God was speaking to us then.  He was leading us then, giving us a first nudge.  More came and, because we responded, a little bit of clarity, of light for the next step, began to glimmer.  That is how we walk now:  with enough light for the next step.  We do not see everything in front of us, but we see enough, and once we take this step, there will be light for another.  More than ever before, I am living into Jeremiah’s encouragement: “For I know the plans I have for you, says the Lord, plans to prosper you and not to harm you, to give you a future and a hope.”

 

When it seems like “Country Again” is over, there is one last line, that is not part of the chorus, the verses, or the bridge.  It is tacked onto the end of the song, and I thought nothing of it when I shared the song with my students.  I wasn’t ready for that bit of wisdom yet; I did not have the light for that step yet.  But now, it is my favorite part of the song.  Now, it is where my eyes well up with tears.  After it seems that Thomas Rhett is done singing, he lullabies, “I saw the light and found my way home.  Thank you, God, Amen.  

 

“It sure feels good to be country again.”  

 

It is where God is leading me, it is the path of wisdom he has laid before me, and I will continue to try to follow.

 

 

 

 

Some questions for reflection:

 

What have you lost that maybe you shouldn’t have let go?

 

Where do you feel a tug at your heart to go toward something that is you?

 

What things are really important in life?
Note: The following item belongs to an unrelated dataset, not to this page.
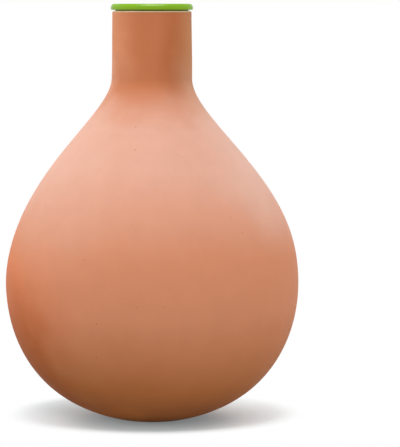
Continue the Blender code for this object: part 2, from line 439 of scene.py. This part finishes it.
def prism(name, outline, low, high):
    """The outline carried from low to high, with each end closed by faces that meet at its middle:
    row k of the grid is the outline times 0, 1, 1, 0, at heights low, low, high, high."""
    scale = np.array([0.0, 1.0, 1.0, 0.0])[:, None, None]
    height = np.broadcast_to(np.array([low, low, high, high])[:, None, None], (4, len(outline), 1))
    points = np.concatenate([scale * outline[None], height], 2).reshape(-1, 3)
    number = np.arange(len(points)).reshape(4, -1)
    lower, upper = number[:-1], number[1:]
    corners = [lower, np.roll(lower, -1, 1), np.roll(upper, -1, 1), upper]
    return add_piece(name, points, np.stack(corners, 2).reshape(-1, 4))


web_reach = PLUG_INNER_RADIUS + WEB_INTO_WALL
web_outline = star_outline(WEB_ARMS, WEB_HALF_THICKNESS, web_reach, WEB_FILLET, WEB_FILLET_POINTS)
webs = prism("lid_webs", web_outline, LID_CEILING - WEB_DEPTH, LID_CEILING + WEB_INTO_WALL)
web_edges = webs.modifiers.new("Rounded edges", "BEVEL")
web_edges.width = WEB_EDGE_ROUND
web_edges.segments = 2
web_edges.limit_method = "ANGLE"
web_edges.harden_normals = True
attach(webs, "lid")
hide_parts("lid_cap")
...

Where might God be nudging you toward what is really important?

If you choose to write as you reflect, consider listening to these songs as you write:

 

“Country Again” by Thomas Rhett

“Buy Dirt” by Jordan Davis

“Great Light of the World” by Bebo Norman

 

Maybe also light a candle, to remind you that wherever you are, God is IN that, with you.

 

Go in peace and love, and seek to live as real as possible today.